There is a deeper issue than the one of behavior. God’s view of David … and you, and me … is not based on behavior. His view is based on the heart. David knew that, no matter how his foot might slip from time, his integrity was sure. Spurgeon puts the case when he reflects on verse 21 in “The Treasury of David”:

The words of this verse refer to the saint as a traveller carefully keeping to “the ways of the Lord,” and “not wickedly,” that is, designedly, wilfully, persistently, defiantly forsaking the ordained pathway in which God favours the pilgrim with his presence. Observe how it is implied in the expression “and have not wickedly departed from my God,” that David lived habitually in communion with God, and knew him to be his own God, whom he might speak of as “my God.” God never departs from his people, let them take heed of departing from him.

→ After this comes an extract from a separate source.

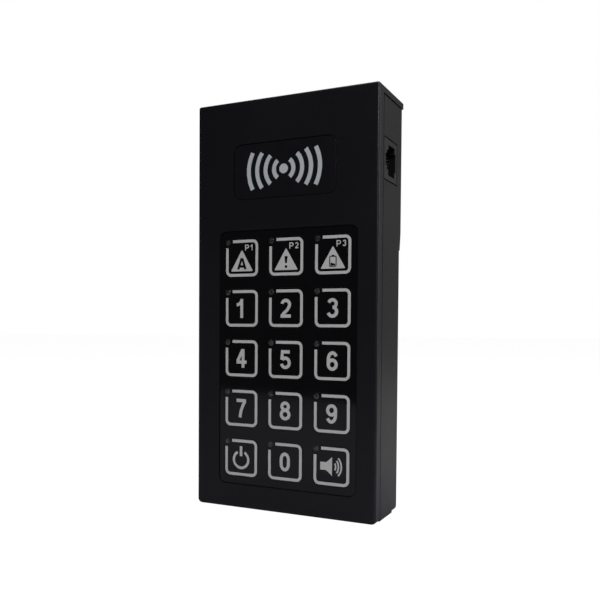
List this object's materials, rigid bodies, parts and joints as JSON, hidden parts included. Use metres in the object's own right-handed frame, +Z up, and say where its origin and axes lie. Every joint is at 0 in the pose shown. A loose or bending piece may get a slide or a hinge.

Living our lives as best we can there is no inconsistency in honestly confessing and repenting our faults as David did, and asserting our integrity as David did — especially if we consider the context of David’s claim.
David is making no grand universal claim to perfection. Written at the start of this Psalm we find:

To the choirmaster. A Psalm of David, the servant of the LORD, who addressed the words of this song to the LORD on the day when the LORD rescued him from the hand of all his enemies, and from the hand of Saul.

David is claiming that as Saul unjustly attacked him, he had not responded wickedly. We know it is true, and that he did not raise his hand — ever — against the Lord’s anointed. His claim is that The Lord has blessed him for his obedience. When we show similar obedience, and when it is against a background of integrity, we may similarly anticipate that blessing!